Common Mistakes When Using Collections Metrics
Reviewing metrics individually rather than holistically
Ignoring customer segment differences
Using outdated or inconsistent billing terms
Underinvesting in collections follow-up
Misinterpreting seasonal fluctuations as performance issues
Avoid these pitfalls for clearer, more actionable insights.
Related Metrics to Track With Collections KPIs
For deeper insight, pair collections metrics with:
Cash Flow Forecasts
Revenue Recognition Data
Customer Cohort Analysis
Churn Risk Indicators
Working Capital Metrics
This brings your receivables picture into full focus.
How to Analyze Collections Metrics in Pluvo
Step 1: Import your invoicing and AR data into your Pluvo model.
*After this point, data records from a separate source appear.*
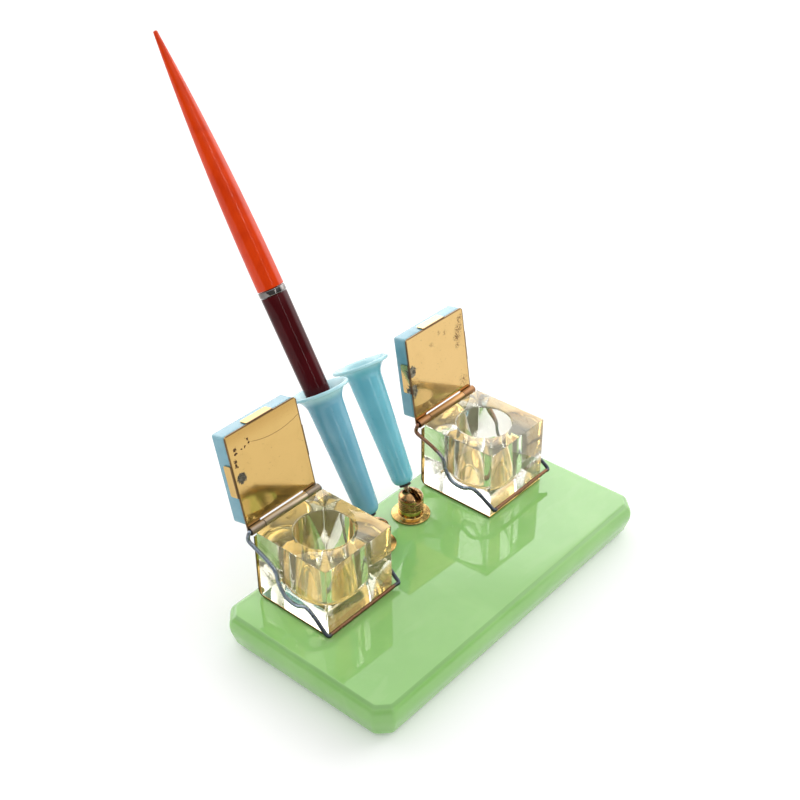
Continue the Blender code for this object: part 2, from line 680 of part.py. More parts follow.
def build_trumpet(side, tilt, finishes):
    outline = [(radius, stretched(height, side)) for radius, height in trumpet_outline(TRUMPET_GIRTH[side])]
    trumpet = add_object("trumpet_" + side, turned(outline), finishes["blue_glass"], tilt)
    shade_round(trumpet)
    washer_top = TRUMPET_FOOT - GAP
    hole = STEM_RADIUS + GAP
    rings = {
        "seat_washer_": (washer_top - SEAT_WASHER_THICKNESS, washer_top, "fibre"),
        "seat_nut_": (
            TRUMPET_FOOT + TRUMPET_FLOOR + GAP, TRUMPET_FOOT + TRUMPET_FLOOR + GAP + SEAT_NUT_THICKNESS, "steel"
        ),
    }
    for name, (bottom, top, finish) in rings.items():
        outline = [(SEAT_RADIUS, top), (SEAT_RADIUS, bottom), (hole, bottom), (hole, top)]
        ring = add_object(name + side, turned(outline, 24), finishes[finish], tilt)
        shade_round(ring)


# ---- pen ----


def tail_outline():
    """A tapered tail whose sides bow out, with a rounded tip and a tenon."""
    shoulder = BARREL_TOP + BAND_WIDTH + 2 * GAP
    taper = [i / 10 for i in range(10, -1, -1)]
    outline = [(0, shoulder + PEN_TAIL_LENGTH + 0.5 * MM)]
    outline += [
        (TAIL_TIP_RADIUS + (TAIL_RADIUS - TAIL_TIP_RADIUS) * (1 - t**2), shoulder + PEN_TAIL_LENGTH * t)
        for t in taper
    ]
    tenon_end = BARREL_TOP - TENON_LENGTH
    return outline + [(TENON_RADIUS, shoulder), (TENON_RADIUS, tenon_end), (0, tenon_end)]


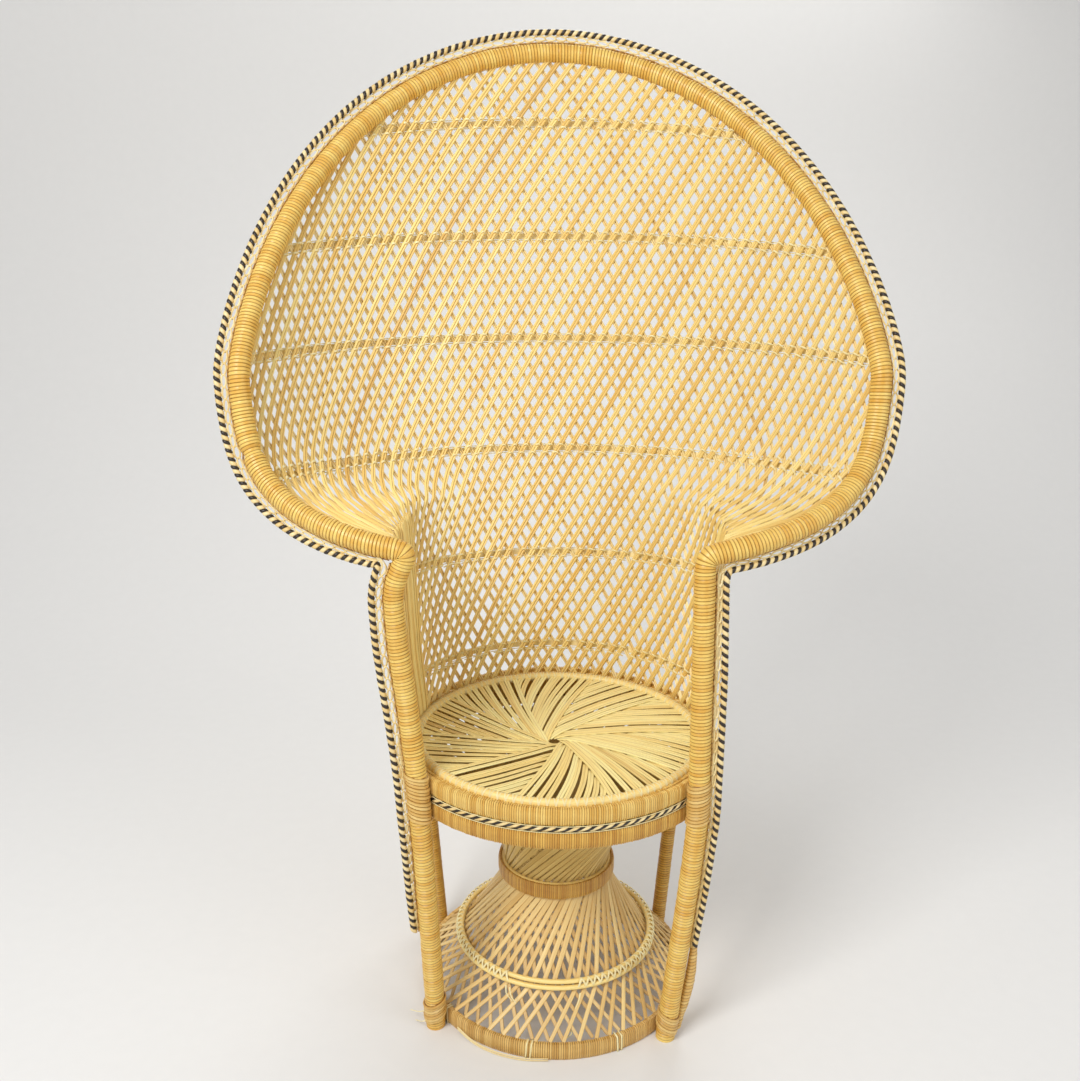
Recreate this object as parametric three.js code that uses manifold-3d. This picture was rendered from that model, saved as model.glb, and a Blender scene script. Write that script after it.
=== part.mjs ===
// Peacock chair in cane-wrapped rattan: an hourglass pedestal carries a round woven seat, and two
// front posts run up into a scallop-shaped hoop that holds the two-layer lattice fan back.
// Millimetres, +Z up, the sitter faces -Y, X runs across the seat.
import * as THREE from 'three';
import { mergeVertices } from 'three/addons/utils/BufferGeometryUtils.js';
import Module from 'manifold-3d';

const wasm = await Module();
wasm.setup();

// Clearance between touching pieces, and how far a cutting tool runs past what it cuts
const CLEARANCE = 0.3;
const OVERRUN = 4;

// Round seat: a flat top, and an apron of two wrapped hoops with a braid between them
const SEAT_HEIGHT = 443;
const APRON_RADIUS = 250;
const APRON_BAND_HEIGHT = 26;
const APRON_BAND_THICKNESS = 11.3;
const BRAID_HEIGHT = 10.5;
const BRAID_STANDOUT = 2.2;
const RIM_ROD_RADIUS = 7;
const SEAT_REED_THICKNESS = 4;
const SEAT_HOLE_RADIUS = 11;
const SEAT_SECTOR_COUNT = 10;
const SEAT_SLITS_PER_SECTOR = 3;
const SEAT_SLIT_WIDTH = 2.6;
const SEAT_SWIRL = THREE.MathUtils.degToRad(-62);
// How far the drum's inner hoop lies below the seat's top, where the back's reeds stand on it
const INNER_HOOP_DROP = 4;
// Corners of a sector's edge and of a slit, as shares of the way from the centre hole to the rim
const SECTOR_EDGE_SHARES = [0, 0.12, 0.3, 0.55, 1];
const SLIT_SHARES = [0.34, 0.6, 0.93];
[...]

Step 2: Pluvo calculates key collections metrics automatically.
Step 3: Build scenarios to see how changes in credit terms, billing cadence, or customer mix affect collections.
Step 4: Connect collections performance to your cash flow and runway planning.
Step 5: Use the insights to refine pricing, staffing, and budgeting decisions.
Pluvo makes collections metrics part of a living, searchable financial system — not a static month-end report.
Try These Metrics in Pluvo
Track collections trends, identify bottlenecks, and strengthen cash reliability.
Explore Collections Metrics in Pluvo → Book a demo
FAQs
Which collections metric should I focus on first?
Start with DSO, AR Aging, and CEI. Together they give a clear view of speed, distribution, and effectiveness.
How often should collections KPIs be reviewed?
Monthly works for many teams. High-volume or growth-stage companies may check weekly.
What causes collections performance to decline?
Payment delays, economic pressure, weak follow-up processes, inaccurate invoices, or misaligned credit terms.
Is automation helpful for collections?
Yes. Automated reminders, billing, and reporting often improve both speed and effectiveness.